Salamatu, a caterer under the School Feeding Programme in one of the schools covered by the GII research said the 80 pesewas per pupil is inadequate to provide a nutritious meal. “The figure we send to them, they always reduce it. They only pay 80 pesewas per child to us,” she said.
Public basic education is supposed to be free, and the government is expected each year to transfer a grant of GH¢4.5 (US$1.5) per child to the schools to meet their recurrent expenses. The reality, however, is very different.
The Public Relations Officer of the Ghana Education Service, Rev. Jonathan Bettey, noted that teacher absenteeism has been going down per data the Ministry has and that efforts will be doubled to further reduce the menace.
He said GES will strengthen monitoring in all the schools and anybody found guilty of these offences will be dealt with.
Studies have confirmed a high rate of teacher absenteeism in the country’s schools, with teachers absent from their class at least once day in five days. The worse of it is that absenteeism is rampant in poor communities. In areas with poverty rates above 60 percent, a teacher can be absent for two days in a week one study found.

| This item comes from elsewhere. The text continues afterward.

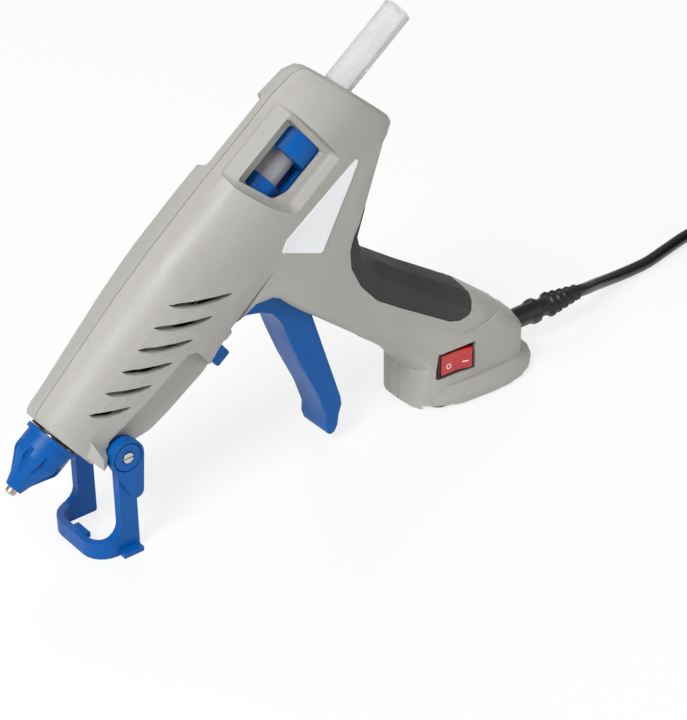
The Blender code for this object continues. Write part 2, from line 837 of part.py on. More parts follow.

Children pay a high price for this level of absenteeism. At least 40 percent of pupils who write the national Basic Education Certificate Examination (BECE) do not attain the pass rate, while two out of three pupils leaving basic school are functionally illiterate.
Despite the obvious neglect of the schools by government, parents — believing in the notion that public basic school is free — don’t invest in their children’s education and offer no support to their schools, a head teacher told B&FT in an earlier interview.
Mrs. Linda Ofori-Kwafo, Executive Director, GII, said the corruption risk in the education sector mostly affect the poor in the communities.
“We want GES to take measures to mitigate the corruption risk in basic education in the country. We want them to strengthen their supervision, implementation and sanction offenders.”